Required task
The listing below holds a line with "for index, y" and a later line with "obj.matrix_world = world". Write out those two lines and every line between them, exactly, and nothing else.

* * * * * * *

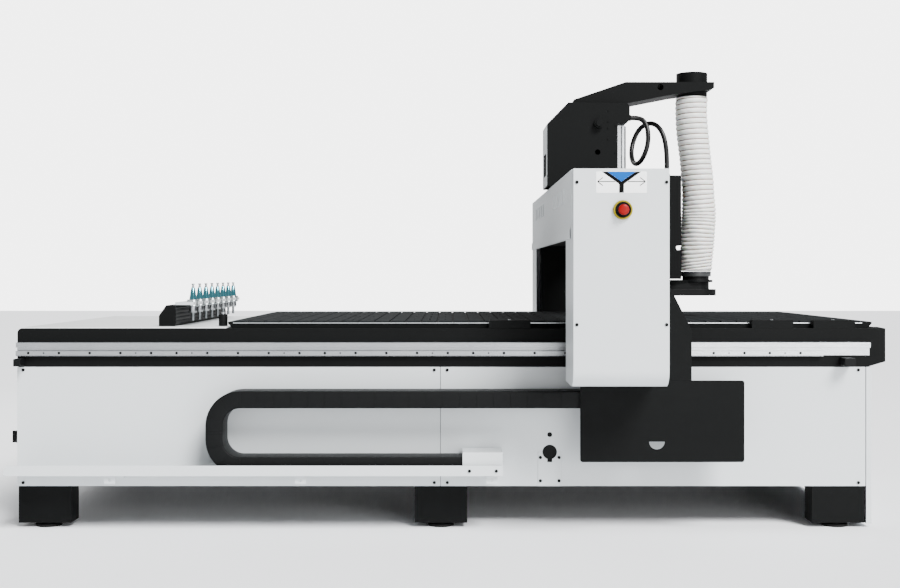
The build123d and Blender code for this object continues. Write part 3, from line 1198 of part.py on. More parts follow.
def main():
    """Build every node and write it."""
    os.makedirs("parts", exist_ok=True)
    for make in (bed_frame, machine_feet, levelling_pads, side_panels, cable_entry_plate, end_panels,
                 panel_screws, isolator_knob, bed_plate, table_frame, locating_pins, vacuum_table,
                 linear_rails, gear_racks, end_stops, chain_tray, drag_chain_lower, drag_chain_bend_lower,
                 drag_chain_bend_upper, tool_rack_body, tool_forks, tool_sensor_body, tool_sensor_plunger):
        save(make.__name__, make())
    for index, y in enumerate(tool_places(), start=1):
        save(f"tool_holder_{index}", tool_holder(y))
    for make in (gantry_legs, gantry_beam, side_covers, back_cover, rail_carriages, drive_motors,
                 drive_pinions, chain_bracket, drag_chain_upper, cross_rails, cross_screw, travel_label,
                 estop_collar, estop_stem, estop_button, cover_screws, carriage_saddle, carriage_housing,
                 dust_arm, balance_cylinder, balance_rod, z_motor, z_screw, head_cable, head_frame,
                 spindle_body, spindle_shaft, dust_shoe, dust_hose):
        save_on_gantry(make.__name__, make())


main()
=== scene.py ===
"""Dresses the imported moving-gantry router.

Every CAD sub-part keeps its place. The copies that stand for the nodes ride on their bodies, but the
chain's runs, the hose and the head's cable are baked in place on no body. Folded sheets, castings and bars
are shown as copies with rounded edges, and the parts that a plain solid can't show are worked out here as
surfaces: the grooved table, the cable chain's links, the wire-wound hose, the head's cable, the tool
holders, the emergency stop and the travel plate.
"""
from __future__ import annotations

import json
import logging
import math
from dataclasses import dataclass
from enum import Enum

import bmesh
import bpy
import numpy as np
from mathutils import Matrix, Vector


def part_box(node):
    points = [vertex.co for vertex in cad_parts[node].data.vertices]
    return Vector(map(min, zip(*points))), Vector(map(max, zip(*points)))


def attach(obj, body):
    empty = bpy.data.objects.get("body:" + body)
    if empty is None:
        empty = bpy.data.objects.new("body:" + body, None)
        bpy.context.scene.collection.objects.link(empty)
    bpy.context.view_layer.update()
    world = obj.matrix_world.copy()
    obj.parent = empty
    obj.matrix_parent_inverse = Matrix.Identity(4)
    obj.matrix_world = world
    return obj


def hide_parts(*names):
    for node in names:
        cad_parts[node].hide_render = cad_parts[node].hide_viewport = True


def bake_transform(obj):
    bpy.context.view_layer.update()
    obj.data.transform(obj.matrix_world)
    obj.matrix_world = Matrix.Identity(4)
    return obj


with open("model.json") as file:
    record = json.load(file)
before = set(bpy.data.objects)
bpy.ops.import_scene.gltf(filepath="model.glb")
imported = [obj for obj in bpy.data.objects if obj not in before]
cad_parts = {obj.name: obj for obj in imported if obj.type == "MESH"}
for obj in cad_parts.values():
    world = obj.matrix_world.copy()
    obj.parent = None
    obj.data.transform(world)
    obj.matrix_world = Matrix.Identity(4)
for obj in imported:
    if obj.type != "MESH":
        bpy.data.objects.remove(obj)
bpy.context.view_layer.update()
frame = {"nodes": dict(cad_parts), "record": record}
LOG = logging.getLogger("router")
MM = 0.001
BODY_OF_NODE = {node: body for body, nodes in frame["record"]["behaviour"]["bodies"].items() for node in nodes}
GANTRY_X = 0.6535
BACK_MIDDLE_Y = 0.02
SLOT_OF_NODE = {row["node"]: row["material_slot"] for row in frame["record"]["subparts"]}


# ---- materials ----
def linear(colour: str) -> tuple[float, float, float, float]:
    """Turns an sRGB hex colour into linear values.

    Args:
        colour: six hex digits after a hash.

    Returns:
        Red, green, blue and an alpha of 1.
    """
    parts = [int(colour[index:index + 2], 16) / 255 for index in (1, 3, 5)]
    return tuple(p / 12.92 if p <= 0.04045 else ((p + 0.055) / 1.055) ** 2.4 for p in parts) + (1.0,)


def add_node(tree: bpy.types.NodeTree, kind: str, links: dict | None = None, **settings) -> bpy.types.Node:
    """Adds a node with its settings and links.

    Args:
        tree: the material's node tree.
        kind: the node's type name.
        links: the node's input, by name or number, to the output socket that feeds it.
        settings: the node's own properties, or its inputs' values with _ for a space.

    Returns:
        The node.
    """
    node = tree.nodes.new(kind)
    for key, value in settings.items():
        if hasattr(node, key):
            setattr(node, key, value)
        else:
            node.inputs[key.replace("_", " ")].default_value = value
    for name, source in (links or {}).items():
        tree.links.new(source, node.inputs[name])
    return node


class Grain(Enum):
    """How a finish's fine relief runs over the surface: even, or drawn out along one axis."""

    EVEN = (1.0, 1.0, 1.0)
    ALONG_X = (0.02, 1.0, 1.0)
    ALONG_Y = (1.0, 0.02, 1.0)
    ALONG_Z = (1.0, 1.0, 0.02)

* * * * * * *

Solution to this problem
    for index, y in enumerate(tool_places(), start=1):
        save(f"tool_holder_{index}", tool_holder(y))
    for make in (gantry_legs, gantry_beam, side_covers, back_cover, rail_carriages, drive_motors,
                 drive_pinions, chain_bracket, drag_chain_upper, cross_rails, cross_screw, travel_label,
                 estop_collar, estop_stem, estop_button, cover_screws, carriage_saddle, carriage_housing,
                 dust_arm, balance_cylinder, balance_rod, z_motor, z_screw, head_cable, head_frame,
                 spindle_body, spindle_shaft, dust_shoe, dust_hose):
        save_on_gantry(make.__name__, make())


main()
=== scene.py ===
"""Dresses the imported moving-gantry router.

Every CAD sub-part keeps its place. The copies that stand for the nodes ride on their bodies, but the
chain's runs, the hose and the head's cable are baked in place on no body. Folded sheets, castings and bars
are shown as copies with rounded edges, and the parts that a plain solid can't show are worked out here as
surfaces: the grooved table, the cable chain's links, the wire-wound hose, the head's cable, the tool
holders, the emergency stop and the travel plate.
"""
from __future__ import annotations

import json
import logging
import math
from dataclasses import dataclass
from enum import Enum

import bmesh
import bpy
import numpy as np
from mathutils import Matrix, Vector


def part_box(node):
    points = [vertex.co for vertex in cad_parts[node].data.vertices]
    return Vector(map(min, zip(*points))), Vector(map(max, zip(*points)))


def attach(obj, body):
    empty = bpy.data.objects.get("body:" + body)
    if empty is None:
        empty = bpy.data.objects.new("body:" + body, None)
        bpy.context.scene.collection.objects.link(empty)
    bpy.context.view_layer.update()
    world = obj.matrix_world.copy()
    obj.parent = empty
    obj.matrix_parent_inverse = Matrix.Identity(4)
    obj.matrix_world = world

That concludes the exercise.